Masih tentang-Rindu-

Table of Contents

“Bagiku satu kata itu-RINDU- tak akan pernah cukup mewakili semuanya.”

Aku masih ingat senyum di kala pertama kali kita bertemu, itu setahun yang lalu. Selalu ada ruang yang besar untuk menyimpan memori tersebut. Sebuah ruang yang tidak boleh diisi oleh kenangan lain selain kenangan itu, kenangan saat pertama kali kita saling bertukar kata. Aku tak pernah menyangka rasa ini akan berovolusi begitu cepat melampaui siklus ulat yang bermemamorfosis menjadi kupu-kupu. Satu senyum yang tersimpul ketika itu mampu mengikatku di bangku tempat kita berdua duduk, tak ingin lepas waktu itu.

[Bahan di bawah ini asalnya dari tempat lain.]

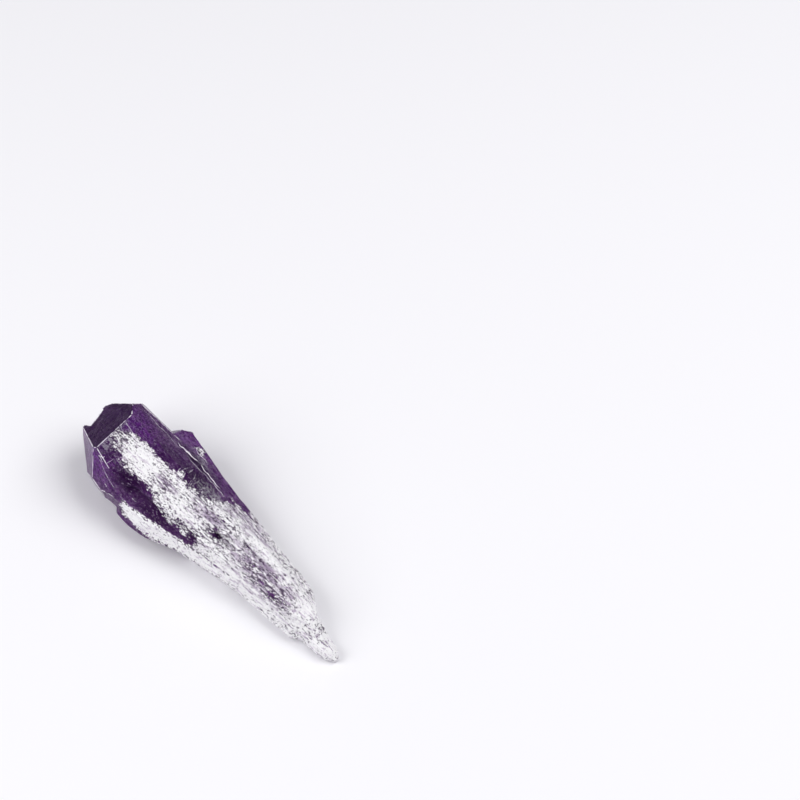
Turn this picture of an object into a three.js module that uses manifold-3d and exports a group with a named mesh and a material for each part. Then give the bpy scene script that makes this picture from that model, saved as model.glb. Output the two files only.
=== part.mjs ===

Moment itu memang sudah berlangsung setahun yang lalu, tapi masih berputar dengan jelas di dalam kepalaku, di layar raksasa yang sebagian besar menampilkan potongan-potongan gambarmu, senyummu dan lesung pipimu. Menampilkan wajah manis yang dibalut kerudung merah, dengan rona yang sama pada kedua pipi putihmu. Kenangan itu selalu menjadi tempatku kembali, tempatku bersandar, ketika gelisah dan rindu menghampiriku pada rentang jarak yang jauh memisahkan.

Kau terlalu berlebihan dalam memaknai rindu, dalam menyampaikan rindu. Apakah harus seperti itu ?”

“Berlebihan ? apa satu kata -RINDU- bisa mewakili seutuhnya rasa yang sedang bergemuruh didalam hati ? apa ia sudah bisa menjelaskan semuanya ?”

Ia, cukup satu kata itu saja.”

“Bagiku satu kata itu-RINDU- tak akan pernah cukup mewakili semuanya.”

Bagiku tak ada kata yang berlebihan dalam menyampaikan rindu, seaneh apapun kata itu, ia tetap mewakili sebuah buncahan rasa yang tak sanggup lagi dipendam oleh hati. Seperti halnya pilinan kalimat yang sedang kutuliskan, sebuah goresan yang mewakili tiap tetes rindu yang meluap dari kuali hati.

Tak perlu rindu itu terbalas, walau pada hakikatnya ia menuntut rasa yang sama dari sipenerima rindu. Namun itu bukan sebuah kemutlakan, kalau memang rasa itu sampai, tanpa dimintapun ia akan hadir dengan frekuensi yang sama, iya, layaknya gelombang yang saling terhubung satu sama lain.

“Bagaimana jika ia tak menyukai rindumu ? ia tak menyukai setiap kalimat rindu yang kau tuliskan ?”

“Aku tidak tahu. Paling tidak inilah aku dalam menyampaikan rindu.”

Tak perlu pula prasangka muncul, ketika memang ketulusan yang menjadi dasar setiap tulisan ini terangkai. Ia-ketulusan-menjadi balutan pengawet yang menjaga rasa ini tetap sama seperti pada pertama kali kita bertemu, pertama kali kita saling melempar senyum. Aku merindukanmu.